* What is expected: Reproduce exactly the section that begins at the line containing "for name in" and ends at the line containing "bpy.data.objects.remove(obj)", both lines included; omit all other lines.

* Supplied data:
↓↓↓

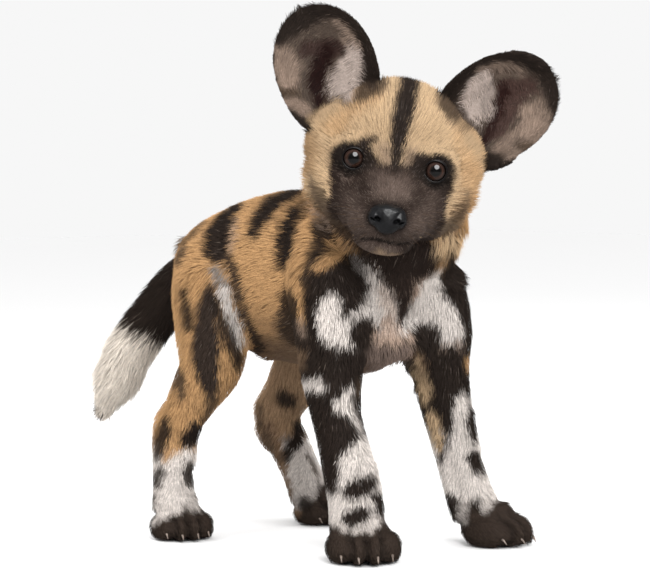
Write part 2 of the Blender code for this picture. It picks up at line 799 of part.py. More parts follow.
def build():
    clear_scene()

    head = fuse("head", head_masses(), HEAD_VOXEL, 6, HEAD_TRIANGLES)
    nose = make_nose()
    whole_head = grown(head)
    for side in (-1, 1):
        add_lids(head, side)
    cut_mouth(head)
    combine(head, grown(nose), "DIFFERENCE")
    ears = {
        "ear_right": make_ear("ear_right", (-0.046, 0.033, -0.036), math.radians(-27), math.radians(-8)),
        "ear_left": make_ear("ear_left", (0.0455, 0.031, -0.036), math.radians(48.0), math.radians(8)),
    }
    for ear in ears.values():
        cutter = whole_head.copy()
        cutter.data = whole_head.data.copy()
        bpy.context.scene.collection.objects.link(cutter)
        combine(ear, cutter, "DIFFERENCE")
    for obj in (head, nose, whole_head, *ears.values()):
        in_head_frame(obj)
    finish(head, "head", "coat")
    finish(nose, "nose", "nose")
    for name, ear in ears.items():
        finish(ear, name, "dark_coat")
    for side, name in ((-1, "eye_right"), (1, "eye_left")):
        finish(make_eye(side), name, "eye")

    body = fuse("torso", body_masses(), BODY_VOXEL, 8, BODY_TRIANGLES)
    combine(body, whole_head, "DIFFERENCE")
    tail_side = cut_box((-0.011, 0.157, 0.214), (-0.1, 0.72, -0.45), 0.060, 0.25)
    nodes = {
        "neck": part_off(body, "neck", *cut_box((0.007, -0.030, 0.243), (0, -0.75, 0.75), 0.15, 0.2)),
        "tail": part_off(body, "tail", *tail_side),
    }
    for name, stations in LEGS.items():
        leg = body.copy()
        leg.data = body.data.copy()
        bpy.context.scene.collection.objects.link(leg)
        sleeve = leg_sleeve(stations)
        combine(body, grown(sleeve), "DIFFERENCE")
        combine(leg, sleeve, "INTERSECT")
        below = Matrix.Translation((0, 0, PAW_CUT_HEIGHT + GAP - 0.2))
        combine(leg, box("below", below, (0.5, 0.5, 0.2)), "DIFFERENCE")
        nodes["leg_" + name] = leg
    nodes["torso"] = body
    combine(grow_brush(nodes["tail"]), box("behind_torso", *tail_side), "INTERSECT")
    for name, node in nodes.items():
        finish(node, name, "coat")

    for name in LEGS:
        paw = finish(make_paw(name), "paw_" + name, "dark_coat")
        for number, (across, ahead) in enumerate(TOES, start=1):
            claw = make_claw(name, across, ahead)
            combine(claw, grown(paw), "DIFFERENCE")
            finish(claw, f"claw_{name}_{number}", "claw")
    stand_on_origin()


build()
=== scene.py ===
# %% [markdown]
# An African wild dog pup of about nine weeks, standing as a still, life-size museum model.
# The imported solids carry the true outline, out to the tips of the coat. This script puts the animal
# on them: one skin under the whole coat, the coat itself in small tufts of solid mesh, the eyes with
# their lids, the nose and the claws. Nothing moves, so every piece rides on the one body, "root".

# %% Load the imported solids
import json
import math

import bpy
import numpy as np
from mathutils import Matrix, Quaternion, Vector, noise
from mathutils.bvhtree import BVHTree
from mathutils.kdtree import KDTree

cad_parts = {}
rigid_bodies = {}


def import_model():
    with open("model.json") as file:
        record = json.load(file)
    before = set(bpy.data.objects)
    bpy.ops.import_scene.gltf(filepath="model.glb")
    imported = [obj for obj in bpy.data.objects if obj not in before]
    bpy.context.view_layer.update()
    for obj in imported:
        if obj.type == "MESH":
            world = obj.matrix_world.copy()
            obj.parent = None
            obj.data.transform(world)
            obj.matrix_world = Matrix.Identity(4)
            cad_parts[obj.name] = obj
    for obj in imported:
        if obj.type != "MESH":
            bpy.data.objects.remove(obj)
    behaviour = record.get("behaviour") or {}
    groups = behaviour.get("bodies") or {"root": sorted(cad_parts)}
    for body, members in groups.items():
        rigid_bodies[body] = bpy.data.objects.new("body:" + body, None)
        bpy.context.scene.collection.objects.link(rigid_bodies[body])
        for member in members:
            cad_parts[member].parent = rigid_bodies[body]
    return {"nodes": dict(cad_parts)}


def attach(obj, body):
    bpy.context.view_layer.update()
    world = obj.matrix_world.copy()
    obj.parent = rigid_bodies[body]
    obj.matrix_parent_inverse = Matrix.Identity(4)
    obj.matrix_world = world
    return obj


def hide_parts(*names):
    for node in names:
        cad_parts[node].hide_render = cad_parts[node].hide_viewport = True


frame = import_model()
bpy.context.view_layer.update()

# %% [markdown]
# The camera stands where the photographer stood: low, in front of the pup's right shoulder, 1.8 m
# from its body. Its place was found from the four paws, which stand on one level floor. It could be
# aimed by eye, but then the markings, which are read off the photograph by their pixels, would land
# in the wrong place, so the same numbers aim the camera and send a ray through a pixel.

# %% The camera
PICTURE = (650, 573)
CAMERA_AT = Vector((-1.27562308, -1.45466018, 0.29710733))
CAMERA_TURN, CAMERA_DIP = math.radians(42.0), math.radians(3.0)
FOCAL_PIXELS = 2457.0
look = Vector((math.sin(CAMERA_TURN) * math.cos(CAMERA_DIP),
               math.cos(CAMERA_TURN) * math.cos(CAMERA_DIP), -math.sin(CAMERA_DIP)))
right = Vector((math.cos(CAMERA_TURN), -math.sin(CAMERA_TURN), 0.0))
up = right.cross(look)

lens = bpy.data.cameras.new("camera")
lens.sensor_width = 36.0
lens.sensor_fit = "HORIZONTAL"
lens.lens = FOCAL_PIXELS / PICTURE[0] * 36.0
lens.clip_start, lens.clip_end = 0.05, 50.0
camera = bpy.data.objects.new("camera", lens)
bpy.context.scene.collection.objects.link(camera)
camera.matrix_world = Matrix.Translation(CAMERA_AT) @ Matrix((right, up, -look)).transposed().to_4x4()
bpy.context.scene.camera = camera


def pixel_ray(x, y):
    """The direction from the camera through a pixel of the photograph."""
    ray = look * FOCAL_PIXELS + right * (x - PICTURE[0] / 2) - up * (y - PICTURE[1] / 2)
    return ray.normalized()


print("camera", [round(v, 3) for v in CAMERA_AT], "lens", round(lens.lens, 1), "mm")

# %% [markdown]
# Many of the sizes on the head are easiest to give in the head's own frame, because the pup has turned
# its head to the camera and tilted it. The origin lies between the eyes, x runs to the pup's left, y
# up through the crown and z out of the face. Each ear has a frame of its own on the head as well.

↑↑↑

* Written answer:
    for name in LEGS:
        paw = finish(make_paw(name), "paw_" + name, "dark_coat")
        for number, (across, ahead) in enumerate(TOES, start=1):
            claw = make_claw(name, across, ahead)
            combine(claw, grown(paw), "DIFFERENCE")
            finish(claw, f"claw_{name}_{number}", "claw")
    stand_on_origin()


build()
=== scene.py ===
# %% [markdown]
# An African wild dog pup of about nine weeks, standing as a still, life-size museum model.
# The imported solids carry the true outline, out to the tips of the coat. This script puts the animal
# on them: one skin under the whole coat, the coat itself in small tufts of solid mesh, the eyes with
# their lids, the nose and the claws. Nothing moves, so every piece rides on the one body, "root".

# %% Load the imported solids
import json
import math

import bpy
import numpy as np
from mathutils import Matrix, Quaternion, Vector, noise
from mathutils.bvhtree import BVHTree
from mathutils.kdtree import KDTree

cad_parts = {}
rigid_bodies = {}


def import_model():
    with open("model.json") as file:
        record = json.load(file)
    before = set(bpy.data.objects)
    bpy.ops.import_scene.gltf(filepath="model.glb")
    imported = [obj for obj in bpy.data.objects if obj not in before]
    bpy.context.view_layer.update()
    for obj in imported:
        if obj.type == "MESH":
            world = obj.matrix_world.copy()
            obj.parent = None
            obj.data.transform(world)
            obj.matrix_world = Matrix.Identity(4)
            cad_parts[obj.name] = obj
    for obj in imported:
        if obj.type != "MESH":
            bpy.data.objects.remove(obj)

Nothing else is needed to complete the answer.